Critics in Europe and across the globe have slammed Orbán's policies. In September, Zeid Ra'ad al-Hussein, the U.N. high commissioner for human rights, lumped Orbán in with the Islamic State militant group (ISIS) and right-wing populists such as Donald Trump and Marine Le Pen, the leader of the French National Front, accusing them of peddling "half-truths" and "oversimplifications." Such leaders, he said, "seek in varying degrees to recover a past, halcyon and so pure in form, where sunlit fields are settled by peoples united by ethnicity or religion—living peacefully in isolation, pilots of their fate, free of crime, foreign influence and war. A past that most certainly, in reality, did not exist anywhere, ever."

Al-Hussein's remarks angered Hungarian officials. Péter Szijjártó, the Hungarian foreign minister, said it was "unacceptable and outrageous that an unelected U.N. bureaucrat should compare a democratically elected European politician to the ideology of the Islamic State."

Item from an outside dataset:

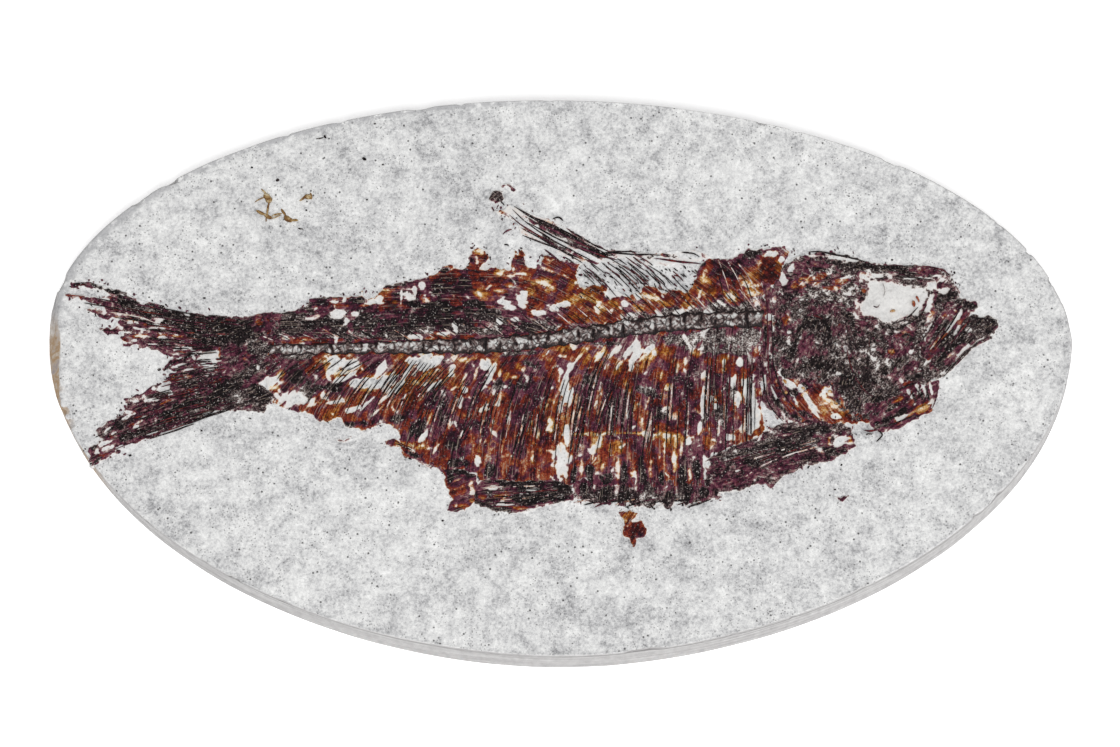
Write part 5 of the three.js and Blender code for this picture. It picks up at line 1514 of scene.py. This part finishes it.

As tensions build between Hungary's right-wing administration and more liberal governments and institutions outside the country's borders, the reality on the ground has changed. Each day, only a handful of refugees try to enter Hungary before being turned back; in the summer of 2015, thousands crossed the border every day. Orbán has promised to reinforce the frontier fences he ordered built last year—just in case another influx of refugees reaches the country's borders. "Technical planning is underway to erect a more massive defense system next to the existing line of defense, which was built quickly," he said on August 26. "Then, if it does not work with nice words, we will have to stop them with force, and we will do so." EU leaders are unlikely to ever receive such threats from Orbán—but on October 2, they'll likely get another strong indication that, like the British, Hungarian voters are becoming increasingly hostile to Brussels telling them what to do.